Another duty of the Migration officer under the code, is to give the clients, statement in
writing, regarding the fees charged for the services they provide, which must be inclusive of
services to be performed by agent, and of fees, such as professional fees either by service or by
the hour, in addition to other disbursements such as visa application charges. The terms of
agreement for services and fees are to be accepted by client in writing and the Migration agent
has to ensure the same.
Part 3 of the Migration Act, 1958 deals with the immigration assistance provided by the
Migration agent. According to Section 312A, a migration agent must notify the department of
immigration about any immigration assistance to be provided to a visa applicant after an
agreement of service with them.
The code of conduct for migration agents further provides that the activities of the
registered migration agent must not only be directed towards the best interest of the client but
also according to the existing legal provisions. The clients must be dealt with competence and
diligence, by the agents. In case of a conflict of interests or a suspected conflict of interests, the
client must not be accepted by the agent or notified about such conflict.
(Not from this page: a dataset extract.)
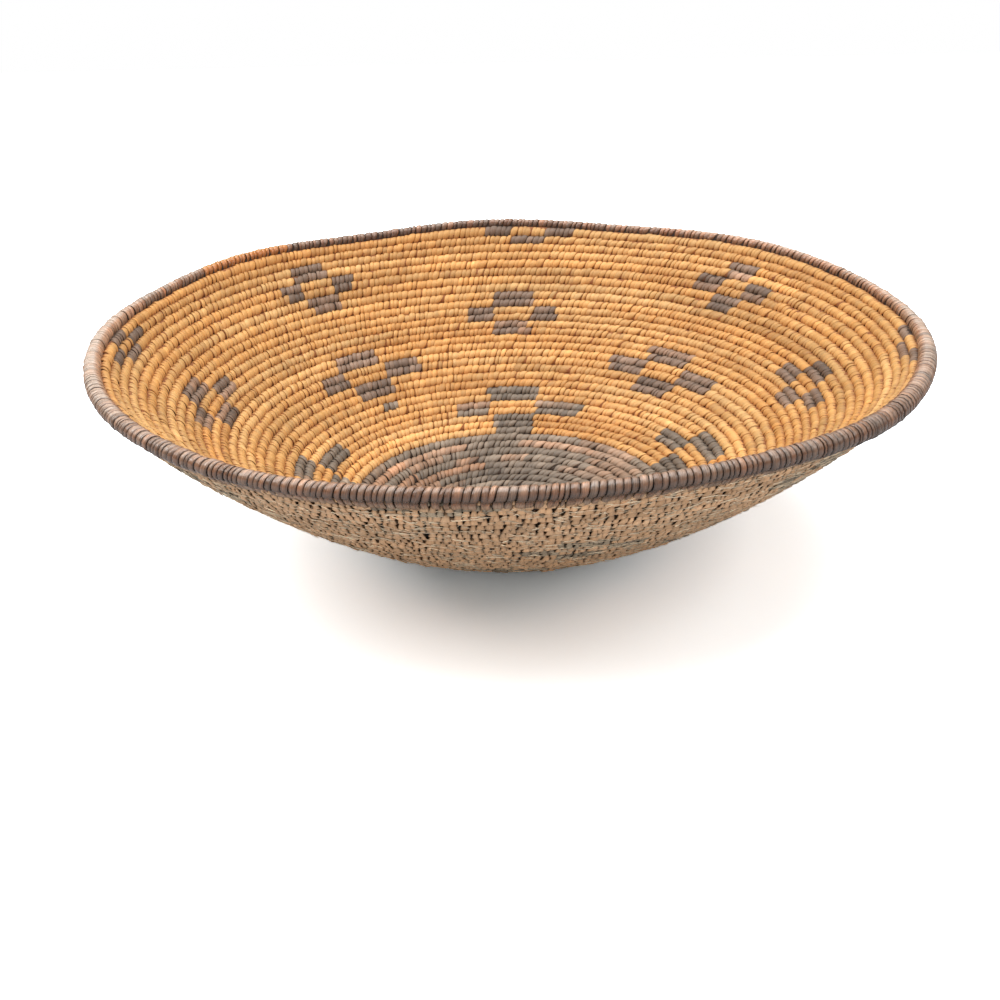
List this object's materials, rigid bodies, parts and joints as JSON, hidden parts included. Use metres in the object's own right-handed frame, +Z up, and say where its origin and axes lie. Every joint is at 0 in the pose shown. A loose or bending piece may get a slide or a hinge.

It’s the duty of every
registered migration agent to notify the department about the termination of services provided to
the clients, within 14 days of such termination.2 The Regulation 6B of Migration Regulations
makes it compulsory for every agent to hold a professional indemnity insurance to protect the
clients against unnecessary financial losses.3 The clients must also be notified of the progress of
2 Migration Regulations 1998
3 Austlii (2017) <http://www.austlii.edu.au/au/legis/cth/consol_reg/mar1998287/sch2.html>.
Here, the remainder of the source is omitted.